- **Exercise aim**:
Where a line contains the word "joints", copy that line in full.

- **Data for processing**:
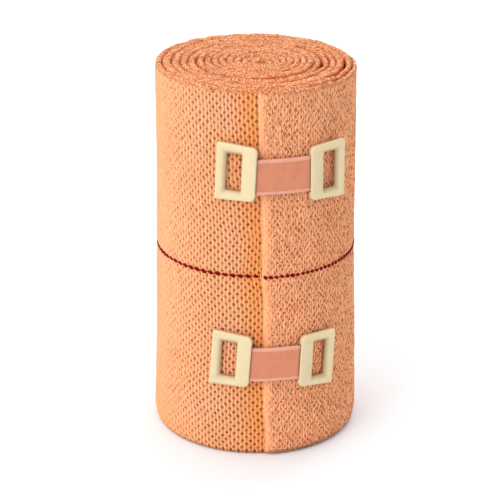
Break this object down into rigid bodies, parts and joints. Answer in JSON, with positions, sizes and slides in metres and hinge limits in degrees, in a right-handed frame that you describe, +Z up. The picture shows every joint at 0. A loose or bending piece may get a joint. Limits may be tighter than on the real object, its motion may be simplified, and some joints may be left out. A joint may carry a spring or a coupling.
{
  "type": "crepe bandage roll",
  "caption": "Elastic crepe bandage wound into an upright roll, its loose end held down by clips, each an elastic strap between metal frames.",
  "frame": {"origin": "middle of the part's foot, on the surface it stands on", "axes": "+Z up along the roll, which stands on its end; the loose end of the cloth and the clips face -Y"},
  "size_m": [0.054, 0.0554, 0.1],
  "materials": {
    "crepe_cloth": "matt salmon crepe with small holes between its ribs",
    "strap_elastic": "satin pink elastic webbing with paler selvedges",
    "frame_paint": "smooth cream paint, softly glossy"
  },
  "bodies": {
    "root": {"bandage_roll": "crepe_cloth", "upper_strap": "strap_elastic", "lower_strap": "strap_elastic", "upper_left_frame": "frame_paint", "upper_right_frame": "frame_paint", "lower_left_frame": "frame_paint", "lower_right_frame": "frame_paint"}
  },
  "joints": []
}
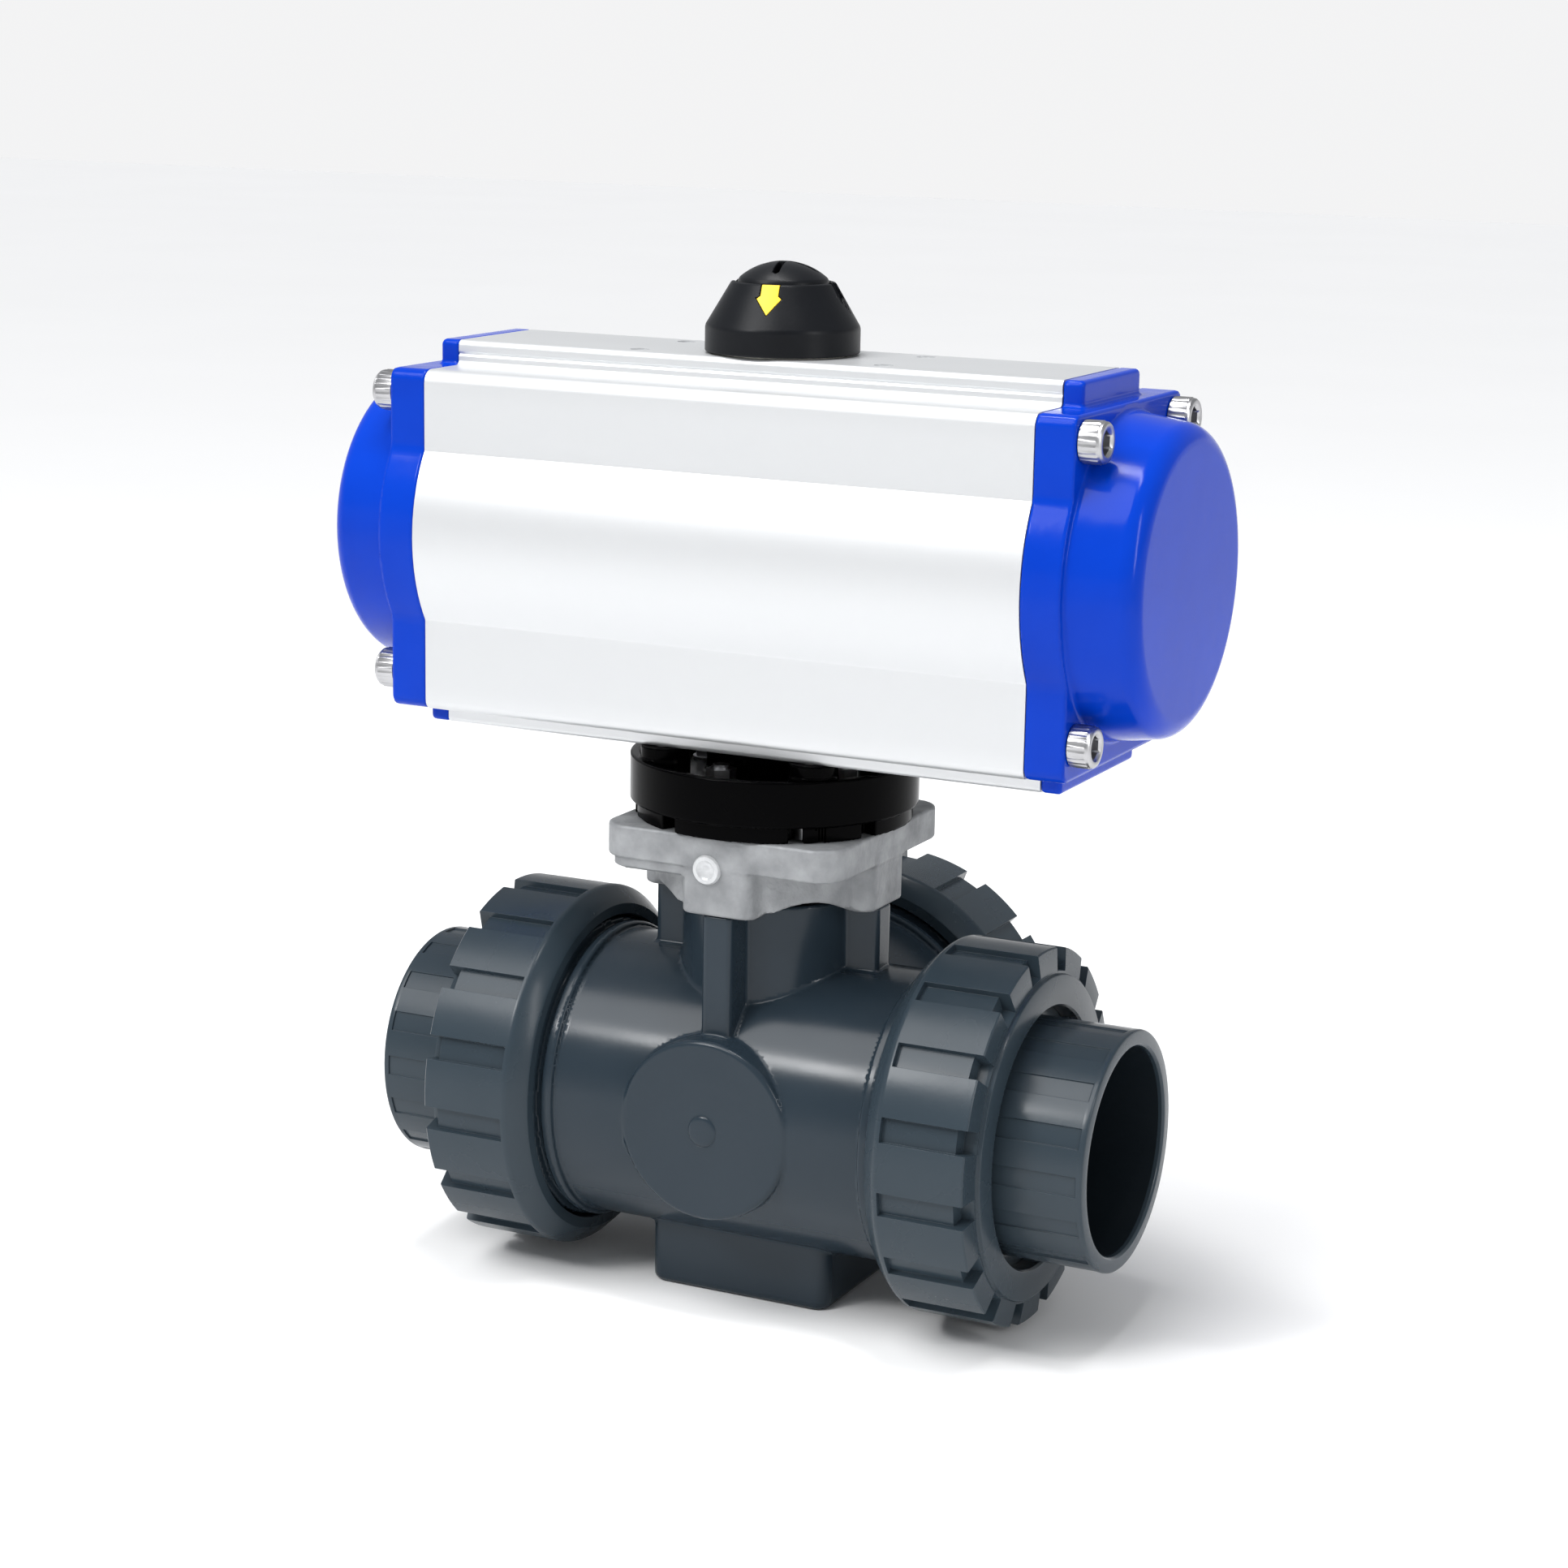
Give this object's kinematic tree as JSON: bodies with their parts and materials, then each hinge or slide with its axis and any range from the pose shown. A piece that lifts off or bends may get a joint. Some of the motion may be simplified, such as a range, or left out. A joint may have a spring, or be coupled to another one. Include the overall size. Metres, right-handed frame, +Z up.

- **Solution to this task**:
Break this object down into rigid bodies, parts and joints. Answer in JSON, with positions, sizes and slides in metres and hinge limits in degrees, in a right-handed frame that you describe, +Z up. The picture shows every joint at 0. A loose or bending piece may get a joint. Limits may be tighter than on the real object, its motion may be simplified, and some joints may be left out. A joint may carry a spring or a coupling.
  "joints": []